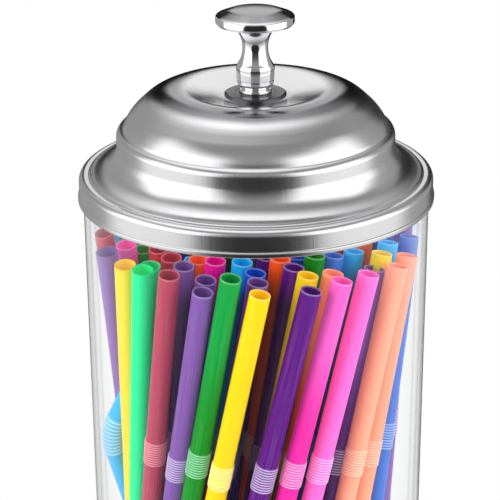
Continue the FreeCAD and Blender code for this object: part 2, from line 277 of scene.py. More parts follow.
def buildStudioPattern():
    # how bright the studio is in each direction, as the metal sees it
    tree, inside, outside = startGroup(
        "studioPattern", (("Direction", "NodeSocketVector", None),), (("Level", "NodeSocketFloat"),)
    )
    aim = inside.outputs["Direction"]
    split = addNode(tree, "ShaderNodeSeparateXYZ", Vector=aim)
    forward = doMath(tree, "MULTIPLY", split.outputs["Y"], -1.0)
    turn = doMath(tree, "ABSOLUTE", doMath(tree, "ARCTAN2", split.outputs["X"], forward))
    height = doMath(tree, "ARCSINE", split.outputs["Z"])

    front, rear, ceiling = studio["front"], studio["rear"], studio["ceiling"]
    level = ramp(tree, height, *front["heights"], *front["levels"])
    level = blend(tree, ramp(tree, turn, *rear["turns"]), level, rear["level"])
    level = blend(tree, ramp(tree, height, *ceiling["heights"]), level, ceiling["level"])

    overhead = studio["overhead"]
    fromAbove = doMath(tree, "ARCCOSINE", doVectorMath(tree, "DOT_PRODUCT", aim, overhead["aim"])["Value"])
    level = blend(tree, ramp(tree, fromAbove, *overhead["angles"]), level, overhead["level"])

    box = studio["sideBox"]
    nearEdge = ramp(tree, height, *box["nearHeights"], *box["nearTurns"])
    fromEdge = doMath(tree, "SUBTRACT", turn, nearEdge)
    inBox = product(
        tree,
        ramp(tree, fromEdge, -box["nearSoft"], box["nearSoft"]),
        ramp(tree, turn, *box["farTurns"]),
        ramp(tree, height, *box["top"]),
        *(ramp(tree, height, *fade) for fade in box["lowFades"]),
    )
    level = blend(tree, inBox, level, box["level"])

    dark = studio["darkFrame"]
    darkEdge = ramp(tree, split.outputs["X"], *dark["across"], *dark["turns"])
    fromDark = doMath(tree, "SUBTRACT", turn, darkEdge)
    inDark = product(tree, ramp(tree, fromDark, 0.0, dark["soft"]), ramp(tree, height, *dark["top"]))
    level = blend(tree, inDark, level, dark["level"])

    card, panel = studio["lowCard"], studio["panel"]
    behind = ramp(tree, turn, *panel["turns"])
    inCard = product(tree, behind, band(tree, height, *card["heights"], card["soft"]))
    level = blend(tree, inCard, level, card["level"])
    inPanel = product(tree, behind, ramp(tree, height, *panel["heights"]))
    level = blend(tree, inPanel, level, panel["level"])
    tree.links.new(level, outside.inputs["Level"])
    return tree


def studioLevel(tree, pattern, direction):
    return addNode(tree, "ShaderNodeGroup", {"node_tree": pattern}, Direction=direction).outputs["Level"]


def buildWorld(pattern):
    world = bpy.data.worlds.new("studio")
    scene.world = world
    world.use_nodes = True
    tree = world.node_tree
    tree.nodes.clear()
    level = studioLevel(tree, pattern, addNode(tree, "ShaderNodeTexCoord").outputs["Generated"])
    path = addNode(tree, "ShaderNodeLightPath").outputs
    white = doMath(tree, "ADD", path["Is Camera Ray"], path["Is Transmission Ray"], True)
    shown = blend(tree, path["Is Glossy Ray"], studio["fill"], level)
    light = addNode(tree, "ShaderNodeBackground", Color=blend(tree, white, shown, 1.0))
    tree.links.new(light.outputs[0], addNode(tree, "ShaderNodeOutputWorld").inputs[0])


cardSettings = {
    "seenFrom": 0.215,  # height of the middle of the lid
    "corners": ((0.11, 0.002), (0.45, 0.002), (0.45, 0.268)),
    "steps": 96,
    "hiddenFrom": ("camera", "diffuse", "transmission", "shadow", "volume_scatter"),
}


def buildCards(pattern):
    # reflector cards round the lid, seen only in the metal and the jar: they carry the
    # studio's brightness on below the horizon
    material, tree, output = emptyMaterial("cards")
    away = doVectorMath(tree, "SUBTRACT", objectPlace(tree), (0.0, 0.0, cardSettings["seenFrom"]))[0]
    level = studioLevel(tree, pattern, doVectorMath(tree, "NORMALIZE", away)[0])
    light = addNode(tree, "ShaderNodeEmission", Color=level)
    tree.links.new(light.outputs[0], output.inputs[0])
    bm = bmesh.new()
    verts = [bm.verts.new((0, -reach, height)) for reach, height in cardSettings["corners"]]
    bm.edges.new(verts[:2])
    bm.edges.new(verts[1:])
    spinRound(bm, cardSettings["steps"])
    cards = meshObject("reflectorCards", bm, material)
    for ray in cardSettings["hiddenFrom"]:
        setattr(cards, "visible_" + ray, False)


floorSettings = {
    "radius": 2.2,
    "drop": 0.0002,
    "steps": 96,
    "fade": (0.08, 0.20),  # from plain paper round the jar to the white backdrop
    "tone": 0.80,
    "grain": 0.02,
    "grainScale": 900.0,
}


def seenRay(tree):
    # 1 for rays that should see the white background: camera, mirror and through glass
    path = addNode(tree, "ShaderNodeLightPath").outputs
    some = doMath(tree, "ADD", path["Is Camera Ray"], path["Is Transmission Ray"], True)
    return doMath(tree, "ADD", some, path["Is Glossy Ray"], True)


def buildFloor():
    material, tree, output = emptyMaterial("floor")
    where = objectPlace(tree)
    fade = ramp(tree, doVectorMath(tree, "LENGTH", where)["Value"], *floorSettings["fade"])
    grain = noise(tree, where, floorSettings["grainScale"], detail=3.0)
    low = floorSettings["tone"] - floorSettings["grain"]
    high = floorSettings["tone"] + floorSettings["grain"]
    paper = addNode(tree, "ShaderNodeBsdfDiffuse", Color=blend(tree, grain, low, high))
    glow = addNode(tree, "ShaderNodeEmission", Strength=1.0)
    mix = addNode(tree, "ShaderNodeMixShader")
    for index, value in enumerate((product(tree, fade, seenRay(tree)), paper.outputs[0], glow.outputs[0])):
        tree.links.new(value, mix.inputs[index])
    tree.links.new(mix.outputs[0], output.inputs[0])
    bm = bmesh.new()
    bmesh.ops.create_circle(
        bm, cap_ends=True, segments=floorSettings["steps"], radius=floorSettings["radius"]
    )
    bmesh.ops.translate(bm, verts=bm.verts[:], vec=(0, 0, -floorSettings["drop"]))
    meshObject("floor", bm, material)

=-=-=

**Directions for this task**
Print the material verbatim, all of it.

**Exercise response**
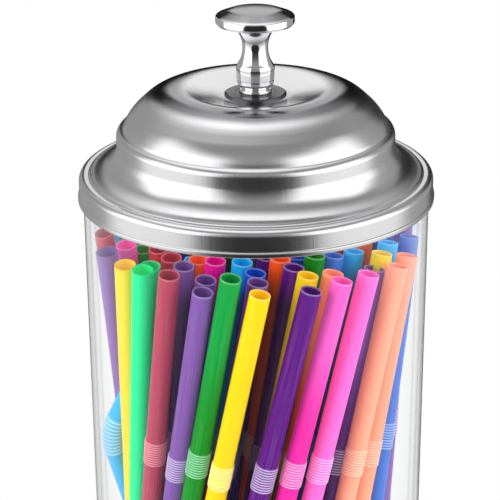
Continue the FreeCAD and Blender code for this object: part 2, from line 277 of scene.py. More parts follow.
def buildStudioPattern():
    # how bright the studio is in each direction, as the metal sees it
    tree, inside, outside = startGroup(
        "studioPattern", (("Direction", "NodeSocketVector", None),), (("Level", "NodeSocketFloat"),)
    )
    aim = inside.outputs["Direction"]
    split = addNode(tree, "ShaderNodeSeparateXYZ", Vector=aim)
    forward = doMath(tree, "MULTIPLY", split.outputs["Y"], -1.0)
    turn = doMath(tree, "ABSOLUTE", doMath(tree, "ARCTAN2", split.outputs["X"], forward))
    height = doMath(tree, "ARCSINE", split.outputs["Z"])

    front, rear, ceiling = studio["front"], studio["rear"], studio["ceiling"]
    level = ramp(tree, height, *front["heights"], *front["levels"])
    level = blend(tree, ramp(tree, turn, *rear["turns"]), level, rear["level"])
    level = blend(tree, ramp(tree, height, *ceiling["heights"]), level, ceiling["level"])

    overhead = studio["overhead"]
    fromAbove = doMath(tree, "ARCCOSINE", doVectorMath(tree, "DOT_PRODUCT", aim, overhead["aim"])["Value"])
    level = blend(tree, ramp(tree, fromAbove, *overhead["angles"]), level, overhead["level"])

    box = studio["sideBox"]
    nearEdge = ramp(tree, height, *box["nearHeights"], *box["nearTurns"])
    fromEdge = doMath(tree, "SUBTRACT", turn, nearEdge)
    inBox = product(
        tree,
        ramp(tree, fromEdge, -box["nearSoft"], box["nearSoft"]),
        ramp(tree, turn, *box["farTurns"]),
        ramp(tree, height, *box["top"]),
        *(ramp(tree, height, *fade) for fade in box["lowFades"]),
    )
    level = blend(tree, inBox, level, box["level"])

    dark = studio["darkFrame"]
    darkEdge = ramp(tree, split.outputs["X"], *dark["across"], *dark["turns"])
    fromDark = doMath(tree, "SUBTRACT", turn, darkEdge)
    inDark = product(tree, ramp(tree, fromDark, 0.0, dark["soft"]), ramp(tree, height, *dark["top"]))
    level = blend(tree, inDark, level, dark["level"])

    card, panel = studio["lowCard"], studio["panel"]
    behind = ramp(tree, turn, *panel["turns"])
    inCard = product(tree, behind, band(tree, height, *card["heights"], card["soft"]))
    level = blend(tree, inCard, level, card["level"])
    inPanel = product(tree, behind, ramp(tree, height, *panel["heights"]))
    level = blend(tree, inPanel, level, panel["level"])
    tree.links.new(level, outside.inputs["Level"])
    return tree


def studioLevel(tree, pattern, direction):
    return addNode(tree, "ShaderNodeGroup", {"node_tree": pattern}, Direction=direction).outputs["Level"]


def buildWorld(pattern):
    world = bpy.data.worlds.new("studio")
    scene.world = world
    world.use_nodes = True
    tree = world.node_tree
    tree.nodes.clear()
    level = studioLevel(tree, pattern, addNode(tree, "ShaderNodeTexCoord").outputs["Generated"])
    path = addNode(tree, "ShaderNodeLightPath").outputs
    white = doMath(tree, "ADD", path["Is Camera Ray"], path["Is Transmission Ray"], True)
    shown = blend(tree, path["Is Glossy Ray"], studio["fill"], level)
    light = addNode(tree, "ShaderNodeBackground", Color=blend(tree, white, shown, 1.0))
    tree.links.new(light.outputs[0], addNode(tree, "ShaderNodeOutputWorld").inputs[0])


cardSettings = {
    "seenFrom": 0.215,  # height of the middle of the lid
    "corners": ((0.11, 0.002), (0.45, 0.002), (0.45, 0.268)),
    "steps": 96,
    "hiddenFrom": ("camera", "diffuse", "transmission", "shadow", "volume_scatter"),
}


def buildCards(pattern):
    # reflector cards round the lid, seen only in the metal and the jar: they carry the
    # studio's brightness on below the horizon
    material, tree, output = emptyMaterial("cards")
    away = doVectorMath(tree, "SUBTRACT", objectPlace(tree), (0.0, 0.0, cardSettings["seenFrom"]))[0]
    level = studioLevel(tree, pattern, doVectorMath(tree, "NORMALIZE", away)[0])
    light = addNode(tree, "ShaderNodeEmission", Color=level)
    tree.links.new(light.outputs[0], output.inputs[0])
    bm = bmesh.new()
    verts = [bm.verts.new((0, -reach, height)) for reach, height in cardSettings["corners"]]
    bm.edges.new(verts[:2])
    bm.edges.new(verts[1:])
    spinRound(bm, cardSettings["steps"])
    cards = meshObject("reflectorCards", bm, material)
    for ray in cardSettings["hiddenFrom"]:
        setattr(cards, "visible_" + ray, False)


floorSettings = {
    "radius": 2.2,
    "drop": 0.0002,
    "steps": 96,
    "fade": (0.08, 0.20),  # from plain paper round the jar to the white backdrop
    "tone": 0.80,
    "grain": 0.02,
    "grainScale": 900.0,
}


def seenRay(tree):
    # 1 for rays that should see the white background: camera, mirror and through glass
    path = addNode(tree, "ShaderNodeLightPath").outputs
    some = doMath(tree, "ADD", path["Is Camera Ray"], path["Is Transmission Ray"], True)
    return doMath(tree, "ADD", some, path["Is Glossy Ray"], True)


def buildFloor():
    material, tree, output = emptyMaterial("floor")
    where = objectPlace(tree)
    fade = ramp(tree, doVectorMath(tree, "LENGTH", where)["Value"], *floorSettings["fade"])
    grain = noise(tree, where, floorSettings["grainScale"], detail=3.0)
    low = floorSettings["tone"] - floorSettings["grain"]
    high = floorSettings["tone"] + floorSettings["grain"]
    paper = addNode(tree, "ShaderNodeBsdfDiffuse", Color=blend(tree, grain, low, high))
    glow = addNode(tree, "ShaderNodeEmission", Strength=1.0)
    mix = addNode(tree, "ShaderNodeMixShader")
    for index, value in enumerate((product(tree, fade, seenRay(tree)), paper.outputs[0], glow.outputs[0])):
        tree.links.new(value, mix.inputs[index])
    tree.links.new(mix.outputs[0], output.inputs[0])
    bm = bmesh.new()
    bmesh.ops.create_circle(
        bm, cap_ends=True, segments=floorSettings["steps"], radius=floorSettings["radius"]
    )
    bmesh.ops.translate(bm, verts=bm.verts[:], vec=(0, 0, -floorSettings["drop"]))
    meshObject("floor", bm, material)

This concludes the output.